It makes a lot of sense for my career to have begun and grown through the work to build religious pluralism. I grew up in Fargo, North Dakota, where protestant churches dotted almost every corner and my Lutheran church was an important source of community. In these ways, I saw religion do much good. I also grew up with two family members who migrated to the United States as refugees after being forced out of their birth country due to religious-based violence and genocide. Through their stories and learning about their background, I also saw how religion can be weaponized and cause harm.
Even when I didn’t realize it, the question of how and why religion could be a driving force for equity, community, and good and also manipulated to cause harm and pain drove many of my academic and professional pursuits.
Through the Religion & Society Program, we work to create a society where the good of religion is actualized and everyone has the rights, freedoms, and safety to worship, according to their conscience. I believe that one of the most important pieces of work we do to turn this vision into a reality is connecting and supporting the leaders on the ground who are already doing this work in unique and different ways, through our Powering Pluralism Network.

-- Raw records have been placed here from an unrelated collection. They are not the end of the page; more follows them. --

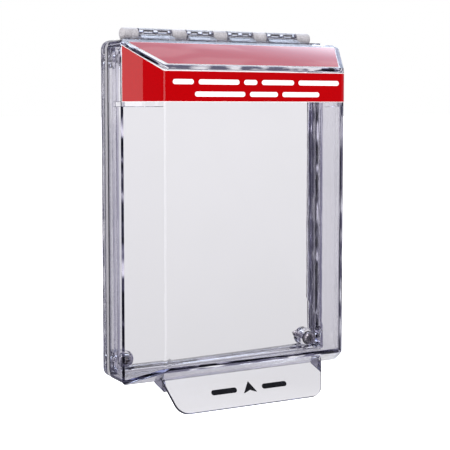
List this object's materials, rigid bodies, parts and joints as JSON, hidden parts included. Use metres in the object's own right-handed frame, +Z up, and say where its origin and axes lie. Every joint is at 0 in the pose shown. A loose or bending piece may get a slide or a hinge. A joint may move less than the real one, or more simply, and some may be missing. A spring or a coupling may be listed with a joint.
{
  "type": "manual call point lift cover",
  "caption": "Wall-mounted clear hinged lift cover for a manual call point, with a red label band, a seal, a hinge pin along the top and a lift tab at the foot.",
  "frame": {"origin": "middle of the four-screw pattern, on the wall plane", "axes": "+Y into the wall, +Z up towards the hinge, +X to the right seen from the front"},
  "size_m": [0.157, 0.0709, 0.2343],
  "materials": {
    "clear_frame": "clear polycarbonate, polished",
    "clear_cover": "clear polycarbonate, polished",
    "clear_leaf": "clear polycarbonate, polished",
    "clear_tab": "clear polycarbonate, polished",
    "frosted_nylon": "frosted, fine moulded grain",
    "gasket_clear": "soft clear silicone",
    "seal_rubber": "smooth black rubber",
    "washer_rubber": "smooth black rubber",
    "pin_steel": "drawn stainless steel",
    "screw_steel": "bright zinc-plated steel",
    "red_label": "gloss red vinyl film"
  },
  "bodies": {
    "frame": {"wall_gasket": "gasket_clear", "wall_frame": "clear_frame", "cover_seal": "seal_rubber", "hinge_rail": "frosted_nylon", "hinge_pin": "pin_steel", "pin_cap_left": "frosted_nylon", "pin_cap_right": "frosted_nylon", "frame_screws": "screw_steel", "screw_washers": "washer_rubber"},
    "cover": {"cover_shell": "clear_cover", "cover_hinge_leaf": "clear_leaf", "lift_tab": "clear_tab", "band_label": "red_label", "roof_label": "red_label"}
  },
  "joints": [
    {"name": "cover_hinge", "type": "hinge", "parent": "frame", "child": "cover", "pos_m": [0, -0.007, 0.109], "axis": [-1, 0, 0], "range_deg": [0, 115]}
  ]
}
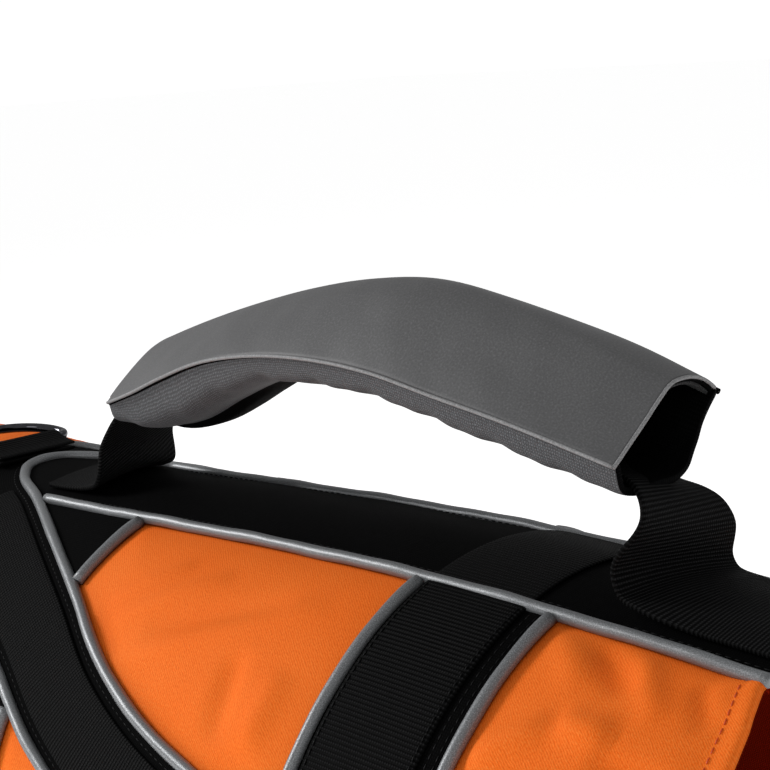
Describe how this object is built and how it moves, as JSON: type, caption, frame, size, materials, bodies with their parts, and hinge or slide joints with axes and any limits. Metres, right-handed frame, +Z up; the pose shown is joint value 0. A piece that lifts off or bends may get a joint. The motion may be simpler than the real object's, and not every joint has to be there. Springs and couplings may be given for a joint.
{
  "type": "dog life jacket",
  "caption": "Worn-form dog life jacket with foam side panels, webbing belts, a padded carry handle and a leash ring on the back.",
  "frame": {"origin": "inner face of the back, on the spine, under the middle of the carry handle, where the wearer's back holds the jacket up", "axes": "+X along the spine towards the tail, -X towards the neck, -Y the wearer's left side, +Z up"},
  "size_m": [0.485, 0.2426, 0.3557],
  "materials": {
    "orange_shell": "woven polyester, satin",
    "black_webbing": "ribbed polyester webbing, matte",
    "black_cloth": "woven nylon, matte",
    "reflective_piping": "reflective tape over cord, satin grey",
    "handle_smooth_grey": "smooth coated jersey on padding, satin",
    "handle_woven_grey": "woven oxford cloth, matte",
    "black_nickel_ring": "black nickel plated steel wire, glossy",
    "black_buckle": "moulded acetal, satin"
  },
  "bodies": {
    "garment": {"chest_buckle_prong_half": "black_buckle", "chest_buckle_socket": "black_buckle", "chest_strap_left": "black_webbing", "chest_strap_right": "black_webbing", "front_belt_band_left": "black_cloth", "front_belt_band_right": "black_cloth", "front_belt_piping_front_left": "reflective_piping", "front_belt_piping_front_right": "reflective_piping", "front_belt_piping_rear_left": "reflective_piping", "front_belt_piping_rear_right": "reflective_piping", "front_belt_upper_left": "black_cloth", "front_belt_upper_piping_left": "reflective_piping", "front_belt_upper_piping_right": "reflective_piping", "front_belt_upper_right": "black_cloth", "front_belt_webbing_left": "black_webbing", "front_belt_webbing_right": "black_webbing", "front_buckle_prong_half": "black_buckle", "front_buckle_socket": "black_buckle", "handle_cover_top": "handle_smooth_grey", "handle_cover_underside": "handle_woven_grey", "handle_webbing": "black_webbing", "leash_ring_tab": "black_webbing", "rear_belt_band_left": "black_cloth", "rear_belt_band_right": "black_cloth", "rear_belt_crossing": "black_webbing", "rear_belt_piping_front_left": "reflective_piping", "rear_belt_piping_front_right": "reflective_piping", "rear_belt_piping_rear_left": "reflective_piping", "rear_belt_piping_rear_right": "reflective_piping", "rear_belt_webbing_left": "black_webbing", "rear_belt_webbing_right": "black_webbing", "rear_buckle_prong_half": "black_buckle", "rear_buckle_socket": "black_buckle", "side_panel_left": "orange_shell", "side_panel_right": "orange_shell", "spine_band": "black_cloth", "spine_piping_left": "reflective_piping", "spine_piping_right": "reflective_piping", "yoke_band": "black_cloth", "yoke_piping_front": "reflective_piping", "yoke_piping_rear": "reflective_piping", "yoke_webbing_left": "black_webbing", "yoke_webbing_right": "black_webbing"},
    "leash_ring": {"leash_ring": "black_nickel_ring"}
  },
  "joints": [
    {"name": "leash_ring_swing", "type": "hinge", "parent": "garment", "child": "leash_ring", "pos_m": [-0.217, 0, 0.0145], "axis": [0, 1, 0], "range_deg": [0, 160]}
  ]
}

In my two-plus years working with the Religion & Society Program and over the last year working with our Powering Pluralism Network, I’ve seen us connect an Imam, Indigenous spiritual leader, and academic to write an article on the future of religious freedom; bring a community interfaith leader in to consult on a workbook for faith institutions; start conversations on religious literacy and mental health; and so much more.
This work all points to various answers to the question of what is needed to support religion as a force of good in our society, and it’s only just beginning. With a new name, 100+ faith-inspired leaders involved in our work, and ambitious goals, a future of religious pluralism is well within our reach.
Abigale (Abbie) Haug is the Program Associate for the Religion & Society Program at the Aspen Institute.